Even though he hadn’t helped an individual human being, I think this guy qualifies as a good Samaritan.  In spite of his homelessness, he loves his country.  He’s a true patriot.  I think loving your neighbor includes loving your country.  Respecting the flag, not to mention wrangling a metal flag pole during a thunderstorm, make Bozrath a hero in my eyes, and in the eyes of thousands of other Americans.

People all over the country have been offering help to a homeless man they don’t even know.  There’s are two facebook pages set up in his honor, one called “Help Gustus Bozarth” and one called “Gustus Bozarth for President”, and a trust fund has been set up for him.  But, he doesn’t want the notoriety or the money.

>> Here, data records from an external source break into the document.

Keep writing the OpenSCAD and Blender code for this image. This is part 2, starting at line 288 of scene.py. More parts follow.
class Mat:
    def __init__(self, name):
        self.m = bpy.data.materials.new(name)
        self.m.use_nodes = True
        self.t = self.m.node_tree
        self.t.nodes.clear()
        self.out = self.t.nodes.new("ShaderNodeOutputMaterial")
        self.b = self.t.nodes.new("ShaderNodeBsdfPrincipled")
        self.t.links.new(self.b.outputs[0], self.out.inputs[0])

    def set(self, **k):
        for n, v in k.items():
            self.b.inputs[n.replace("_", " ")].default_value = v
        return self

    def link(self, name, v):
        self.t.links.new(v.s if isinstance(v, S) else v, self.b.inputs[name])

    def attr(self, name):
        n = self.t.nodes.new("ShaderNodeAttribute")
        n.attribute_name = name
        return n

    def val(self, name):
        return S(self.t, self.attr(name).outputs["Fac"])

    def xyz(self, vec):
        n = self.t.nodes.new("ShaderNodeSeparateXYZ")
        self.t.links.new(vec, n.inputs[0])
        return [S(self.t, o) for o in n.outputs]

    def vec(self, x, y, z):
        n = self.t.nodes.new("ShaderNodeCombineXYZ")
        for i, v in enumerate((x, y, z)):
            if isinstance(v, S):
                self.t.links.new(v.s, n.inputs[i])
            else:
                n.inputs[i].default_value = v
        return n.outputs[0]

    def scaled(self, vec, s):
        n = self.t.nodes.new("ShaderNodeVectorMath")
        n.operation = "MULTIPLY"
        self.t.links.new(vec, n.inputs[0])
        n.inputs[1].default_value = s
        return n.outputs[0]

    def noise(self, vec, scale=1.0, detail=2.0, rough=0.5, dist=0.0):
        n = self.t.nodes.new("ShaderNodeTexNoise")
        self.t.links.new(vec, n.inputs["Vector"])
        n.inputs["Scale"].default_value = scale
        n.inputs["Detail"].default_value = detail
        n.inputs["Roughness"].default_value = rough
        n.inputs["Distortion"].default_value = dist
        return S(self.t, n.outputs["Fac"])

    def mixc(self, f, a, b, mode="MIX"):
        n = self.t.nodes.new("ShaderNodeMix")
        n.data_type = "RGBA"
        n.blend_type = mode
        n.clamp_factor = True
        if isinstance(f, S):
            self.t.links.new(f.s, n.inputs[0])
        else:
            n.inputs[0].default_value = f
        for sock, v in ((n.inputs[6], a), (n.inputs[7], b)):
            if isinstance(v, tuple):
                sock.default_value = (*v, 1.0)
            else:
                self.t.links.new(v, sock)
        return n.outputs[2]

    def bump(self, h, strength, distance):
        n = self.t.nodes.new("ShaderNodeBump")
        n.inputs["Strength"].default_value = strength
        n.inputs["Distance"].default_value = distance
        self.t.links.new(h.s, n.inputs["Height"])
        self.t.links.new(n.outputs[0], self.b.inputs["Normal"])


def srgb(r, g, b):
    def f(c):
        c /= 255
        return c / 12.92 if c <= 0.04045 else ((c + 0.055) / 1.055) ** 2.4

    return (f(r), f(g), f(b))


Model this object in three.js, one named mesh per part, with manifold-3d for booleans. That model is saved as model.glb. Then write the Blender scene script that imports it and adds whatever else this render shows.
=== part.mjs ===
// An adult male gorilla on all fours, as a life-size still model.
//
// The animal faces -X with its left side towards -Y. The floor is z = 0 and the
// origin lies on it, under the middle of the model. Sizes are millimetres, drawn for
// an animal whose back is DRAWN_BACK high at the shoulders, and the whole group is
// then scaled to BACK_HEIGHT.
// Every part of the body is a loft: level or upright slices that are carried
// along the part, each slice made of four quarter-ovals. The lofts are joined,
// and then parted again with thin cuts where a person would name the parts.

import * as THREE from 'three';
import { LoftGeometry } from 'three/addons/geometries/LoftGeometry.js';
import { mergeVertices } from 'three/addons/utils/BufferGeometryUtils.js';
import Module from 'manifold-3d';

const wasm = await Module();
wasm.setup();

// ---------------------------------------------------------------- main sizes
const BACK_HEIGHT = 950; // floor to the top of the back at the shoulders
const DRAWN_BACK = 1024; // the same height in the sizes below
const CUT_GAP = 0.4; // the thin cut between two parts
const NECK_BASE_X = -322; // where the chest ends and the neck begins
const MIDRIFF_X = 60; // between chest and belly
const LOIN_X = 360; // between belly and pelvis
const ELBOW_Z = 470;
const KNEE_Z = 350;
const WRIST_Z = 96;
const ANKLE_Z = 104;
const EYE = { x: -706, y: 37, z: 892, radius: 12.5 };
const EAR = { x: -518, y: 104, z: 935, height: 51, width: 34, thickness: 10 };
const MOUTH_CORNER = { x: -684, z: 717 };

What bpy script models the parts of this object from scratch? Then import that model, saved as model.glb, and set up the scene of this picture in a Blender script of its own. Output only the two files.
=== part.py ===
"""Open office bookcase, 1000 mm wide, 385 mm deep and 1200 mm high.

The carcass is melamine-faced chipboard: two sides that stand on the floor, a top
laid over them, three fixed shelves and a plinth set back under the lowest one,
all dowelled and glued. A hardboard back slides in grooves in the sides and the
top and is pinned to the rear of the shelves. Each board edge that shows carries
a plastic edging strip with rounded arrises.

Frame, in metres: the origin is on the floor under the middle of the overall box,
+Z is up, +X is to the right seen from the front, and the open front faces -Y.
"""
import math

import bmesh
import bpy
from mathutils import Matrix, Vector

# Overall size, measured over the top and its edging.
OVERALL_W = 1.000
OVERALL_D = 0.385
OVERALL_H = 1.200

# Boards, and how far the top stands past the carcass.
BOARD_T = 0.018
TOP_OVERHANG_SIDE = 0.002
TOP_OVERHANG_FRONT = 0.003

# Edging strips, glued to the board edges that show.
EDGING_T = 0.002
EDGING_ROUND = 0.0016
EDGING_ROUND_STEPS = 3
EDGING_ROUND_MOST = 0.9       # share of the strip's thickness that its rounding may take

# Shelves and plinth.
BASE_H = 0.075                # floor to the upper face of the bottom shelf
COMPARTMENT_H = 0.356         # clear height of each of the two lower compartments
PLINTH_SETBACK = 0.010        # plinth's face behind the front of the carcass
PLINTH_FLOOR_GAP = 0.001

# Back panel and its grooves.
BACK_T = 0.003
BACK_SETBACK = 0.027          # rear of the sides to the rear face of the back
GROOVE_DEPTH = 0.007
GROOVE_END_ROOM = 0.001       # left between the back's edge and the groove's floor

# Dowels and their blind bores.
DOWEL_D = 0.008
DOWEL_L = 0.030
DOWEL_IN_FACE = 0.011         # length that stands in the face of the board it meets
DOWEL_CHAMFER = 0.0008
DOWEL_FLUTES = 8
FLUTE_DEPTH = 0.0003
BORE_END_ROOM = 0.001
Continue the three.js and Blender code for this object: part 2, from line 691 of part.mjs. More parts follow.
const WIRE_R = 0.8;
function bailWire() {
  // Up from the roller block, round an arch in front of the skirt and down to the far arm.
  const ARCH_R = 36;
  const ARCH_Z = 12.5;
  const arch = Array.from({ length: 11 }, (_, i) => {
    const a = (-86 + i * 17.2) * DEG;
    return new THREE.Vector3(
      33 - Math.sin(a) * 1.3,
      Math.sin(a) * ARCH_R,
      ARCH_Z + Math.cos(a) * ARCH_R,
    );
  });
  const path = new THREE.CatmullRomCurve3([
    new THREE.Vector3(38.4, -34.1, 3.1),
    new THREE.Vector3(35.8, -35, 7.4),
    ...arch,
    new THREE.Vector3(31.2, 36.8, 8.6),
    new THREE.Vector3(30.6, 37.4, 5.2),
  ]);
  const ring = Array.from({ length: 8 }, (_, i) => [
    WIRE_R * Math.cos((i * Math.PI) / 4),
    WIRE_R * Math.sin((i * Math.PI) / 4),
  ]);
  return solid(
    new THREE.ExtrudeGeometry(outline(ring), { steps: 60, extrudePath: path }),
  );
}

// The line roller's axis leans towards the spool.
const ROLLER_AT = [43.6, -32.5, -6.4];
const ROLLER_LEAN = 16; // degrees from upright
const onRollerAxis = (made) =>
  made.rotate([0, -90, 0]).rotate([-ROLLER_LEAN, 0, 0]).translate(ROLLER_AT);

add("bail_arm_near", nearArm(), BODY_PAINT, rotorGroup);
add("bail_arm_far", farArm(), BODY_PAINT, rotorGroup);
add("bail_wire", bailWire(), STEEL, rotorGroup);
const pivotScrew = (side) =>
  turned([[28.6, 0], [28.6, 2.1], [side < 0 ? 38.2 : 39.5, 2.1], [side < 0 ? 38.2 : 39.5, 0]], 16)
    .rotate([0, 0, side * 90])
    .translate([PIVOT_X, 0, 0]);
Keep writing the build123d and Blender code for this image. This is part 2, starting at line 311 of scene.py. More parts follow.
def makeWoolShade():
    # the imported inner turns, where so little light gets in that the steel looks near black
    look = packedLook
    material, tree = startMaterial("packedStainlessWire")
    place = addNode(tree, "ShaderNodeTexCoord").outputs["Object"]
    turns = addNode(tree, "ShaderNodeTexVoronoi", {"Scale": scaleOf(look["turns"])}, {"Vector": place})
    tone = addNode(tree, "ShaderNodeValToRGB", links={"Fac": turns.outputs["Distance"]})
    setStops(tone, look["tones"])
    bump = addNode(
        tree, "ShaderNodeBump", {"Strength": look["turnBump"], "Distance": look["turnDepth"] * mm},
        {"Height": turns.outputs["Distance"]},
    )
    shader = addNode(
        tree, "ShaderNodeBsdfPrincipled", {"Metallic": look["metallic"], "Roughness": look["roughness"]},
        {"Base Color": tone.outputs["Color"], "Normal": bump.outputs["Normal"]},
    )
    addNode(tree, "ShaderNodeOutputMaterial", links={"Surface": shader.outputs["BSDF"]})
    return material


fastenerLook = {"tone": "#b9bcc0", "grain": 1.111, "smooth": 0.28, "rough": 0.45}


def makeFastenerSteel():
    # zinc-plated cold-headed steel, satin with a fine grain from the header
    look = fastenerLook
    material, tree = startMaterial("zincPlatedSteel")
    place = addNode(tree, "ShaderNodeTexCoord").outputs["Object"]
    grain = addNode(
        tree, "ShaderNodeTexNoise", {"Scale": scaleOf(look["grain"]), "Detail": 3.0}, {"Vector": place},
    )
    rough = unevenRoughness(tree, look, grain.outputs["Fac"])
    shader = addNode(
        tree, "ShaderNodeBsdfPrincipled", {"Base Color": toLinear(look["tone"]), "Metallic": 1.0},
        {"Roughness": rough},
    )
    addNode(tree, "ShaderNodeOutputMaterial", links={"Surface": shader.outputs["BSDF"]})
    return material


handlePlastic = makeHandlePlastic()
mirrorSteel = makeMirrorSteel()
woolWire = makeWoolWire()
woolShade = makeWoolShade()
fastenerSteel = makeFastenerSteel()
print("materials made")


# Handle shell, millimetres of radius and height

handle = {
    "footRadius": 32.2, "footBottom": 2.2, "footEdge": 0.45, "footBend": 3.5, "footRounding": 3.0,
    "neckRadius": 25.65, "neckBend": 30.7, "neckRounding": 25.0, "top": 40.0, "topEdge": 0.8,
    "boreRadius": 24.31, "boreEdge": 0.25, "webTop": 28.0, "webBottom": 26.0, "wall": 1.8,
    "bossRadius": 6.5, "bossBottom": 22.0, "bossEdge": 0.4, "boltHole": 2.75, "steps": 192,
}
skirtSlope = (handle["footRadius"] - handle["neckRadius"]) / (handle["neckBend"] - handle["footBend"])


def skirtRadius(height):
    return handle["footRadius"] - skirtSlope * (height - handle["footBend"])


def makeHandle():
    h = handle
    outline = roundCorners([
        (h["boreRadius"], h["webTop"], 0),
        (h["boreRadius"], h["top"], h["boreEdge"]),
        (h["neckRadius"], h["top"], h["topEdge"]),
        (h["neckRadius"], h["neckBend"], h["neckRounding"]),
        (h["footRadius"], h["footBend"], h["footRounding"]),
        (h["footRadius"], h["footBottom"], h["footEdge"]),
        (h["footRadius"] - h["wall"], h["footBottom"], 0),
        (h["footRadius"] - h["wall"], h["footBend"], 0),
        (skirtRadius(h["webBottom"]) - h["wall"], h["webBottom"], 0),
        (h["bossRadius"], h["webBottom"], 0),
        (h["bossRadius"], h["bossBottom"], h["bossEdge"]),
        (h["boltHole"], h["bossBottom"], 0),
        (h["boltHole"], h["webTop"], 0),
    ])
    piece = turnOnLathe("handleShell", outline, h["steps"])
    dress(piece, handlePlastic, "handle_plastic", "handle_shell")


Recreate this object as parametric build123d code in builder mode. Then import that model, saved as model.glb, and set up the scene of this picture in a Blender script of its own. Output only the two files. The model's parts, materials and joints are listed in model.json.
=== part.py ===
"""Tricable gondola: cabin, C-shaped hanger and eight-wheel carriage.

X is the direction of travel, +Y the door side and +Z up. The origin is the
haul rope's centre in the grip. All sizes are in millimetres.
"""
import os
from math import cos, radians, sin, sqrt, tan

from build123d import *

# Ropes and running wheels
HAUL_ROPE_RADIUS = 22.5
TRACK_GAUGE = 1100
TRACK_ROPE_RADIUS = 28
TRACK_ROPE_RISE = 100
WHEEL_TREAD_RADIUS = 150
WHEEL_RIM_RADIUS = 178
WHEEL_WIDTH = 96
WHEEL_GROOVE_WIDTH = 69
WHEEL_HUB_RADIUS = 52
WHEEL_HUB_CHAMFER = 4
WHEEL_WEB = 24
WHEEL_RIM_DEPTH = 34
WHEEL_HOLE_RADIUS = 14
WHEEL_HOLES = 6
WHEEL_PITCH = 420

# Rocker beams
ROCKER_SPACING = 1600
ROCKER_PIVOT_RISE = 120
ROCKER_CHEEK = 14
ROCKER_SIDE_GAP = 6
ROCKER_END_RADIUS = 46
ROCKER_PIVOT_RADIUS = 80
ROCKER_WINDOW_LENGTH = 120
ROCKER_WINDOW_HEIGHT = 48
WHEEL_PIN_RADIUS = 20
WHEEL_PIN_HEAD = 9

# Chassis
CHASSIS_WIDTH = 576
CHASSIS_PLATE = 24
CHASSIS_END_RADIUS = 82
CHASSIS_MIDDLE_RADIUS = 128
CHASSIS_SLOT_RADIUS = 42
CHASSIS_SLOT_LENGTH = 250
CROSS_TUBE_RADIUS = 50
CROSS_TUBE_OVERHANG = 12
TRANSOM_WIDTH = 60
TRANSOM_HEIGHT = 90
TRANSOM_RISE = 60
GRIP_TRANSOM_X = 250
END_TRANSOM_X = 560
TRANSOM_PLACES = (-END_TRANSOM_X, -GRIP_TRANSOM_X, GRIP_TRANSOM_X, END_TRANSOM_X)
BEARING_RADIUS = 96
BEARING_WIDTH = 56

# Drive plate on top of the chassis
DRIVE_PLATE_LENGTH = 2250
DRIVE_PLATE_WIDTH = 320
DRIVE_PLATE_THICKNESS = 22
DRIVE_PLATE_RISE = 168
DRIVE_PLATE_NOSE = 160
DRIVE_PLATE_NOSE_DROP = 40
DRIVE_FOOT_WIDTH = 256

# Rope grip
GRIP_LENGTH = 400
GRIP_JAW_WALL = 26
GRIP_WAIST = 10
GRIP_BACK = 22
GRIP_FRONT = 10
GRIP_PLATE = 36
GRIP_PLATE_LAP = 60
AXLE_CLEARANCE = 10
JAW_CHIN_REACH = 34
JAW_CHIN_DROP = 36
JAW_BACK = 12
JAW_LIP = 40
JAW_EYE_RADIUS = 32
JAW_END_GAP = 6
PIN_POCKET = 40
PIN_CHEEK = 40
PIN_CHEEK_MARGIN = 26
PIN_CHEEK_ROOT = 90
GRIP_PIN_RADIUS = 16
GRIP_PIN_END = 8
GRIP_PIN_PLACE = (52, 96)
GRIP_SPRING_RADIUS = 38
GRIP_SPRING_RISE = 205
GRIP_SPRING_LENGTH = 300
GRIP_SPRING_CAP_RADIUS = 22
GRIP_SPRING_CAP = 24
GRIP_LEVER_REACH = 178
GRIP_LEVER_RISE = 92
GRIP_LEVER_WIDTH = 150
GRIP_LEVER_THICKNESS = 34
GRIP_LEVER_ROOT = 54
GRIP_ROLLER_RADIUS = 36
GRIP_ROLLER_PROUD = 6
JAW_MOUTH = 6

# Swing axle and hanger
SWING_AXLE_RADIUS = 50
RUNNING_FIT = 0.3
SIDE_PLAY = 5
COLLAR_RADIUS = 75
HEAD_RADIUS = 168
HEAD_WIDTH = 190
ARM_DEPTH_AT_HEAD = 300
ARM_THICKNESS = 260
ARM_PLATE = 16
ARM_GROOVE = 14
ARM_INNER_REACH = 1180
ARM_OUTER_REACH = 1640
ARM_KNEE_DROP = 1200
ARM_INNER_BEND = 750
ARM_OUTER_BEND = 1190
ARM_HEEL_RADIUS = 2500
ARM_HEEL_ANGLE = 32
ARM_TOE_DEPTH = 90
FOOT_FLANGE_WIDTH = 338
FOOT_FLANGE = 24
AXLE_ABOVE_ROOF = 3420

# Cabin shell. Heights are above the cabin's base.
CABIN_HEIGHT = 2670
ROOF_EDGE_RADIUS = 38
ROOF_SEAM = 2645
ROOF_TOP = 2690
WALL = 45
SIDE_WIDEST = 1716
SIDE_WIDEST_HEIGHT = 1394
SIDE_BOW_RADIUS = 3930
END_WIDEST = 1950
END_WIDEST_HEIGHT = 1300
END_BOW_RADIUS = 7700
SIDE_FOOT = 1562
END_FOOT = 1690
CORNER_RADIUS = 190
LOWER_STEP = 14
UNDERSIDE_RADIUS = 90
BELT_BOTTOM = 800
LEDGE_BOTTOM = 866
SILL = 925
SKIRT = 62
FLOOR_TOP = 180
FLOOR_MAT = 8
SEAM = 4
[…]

He had no idea that his unselfish act would be recorded on video.   He’s happy with his life just the way it is, living in back of a warehouse with his two cats.

But look at what’s happened because of his simple act.  By being a good Samaritan he’s caused hundreds, maybe even thousands,  of people to be good Samaritans to him.  Plus, his story has brought millions of dollars of free publicity to the cause of homeless Americans.  He’s been seen on national television and all over the world on the web.

This man isn’t a bumb.  He’s just a patriotic American who prefers to live his life his own way, much like thousands of other homeless folks.  Like the Samaritan in Jesus’ story, he just did what he thought he should do, and by his simple act, he’s taught all of us something about our fellow man and about ourselves.

Besides securing our place in heaven, performing simple acts of charity, whether it’s helping someone by the side of the road, or simply stopping to rescue Old Glory from a storm, our little uncelebrated acts of kindness are exactly what Jesus wants from us.  When the time comes to for us to stand before Jesus, I think He’ll be much more concerned with how often we acted like the good Samaritan than whether we or not we liked someone who happens to live next door.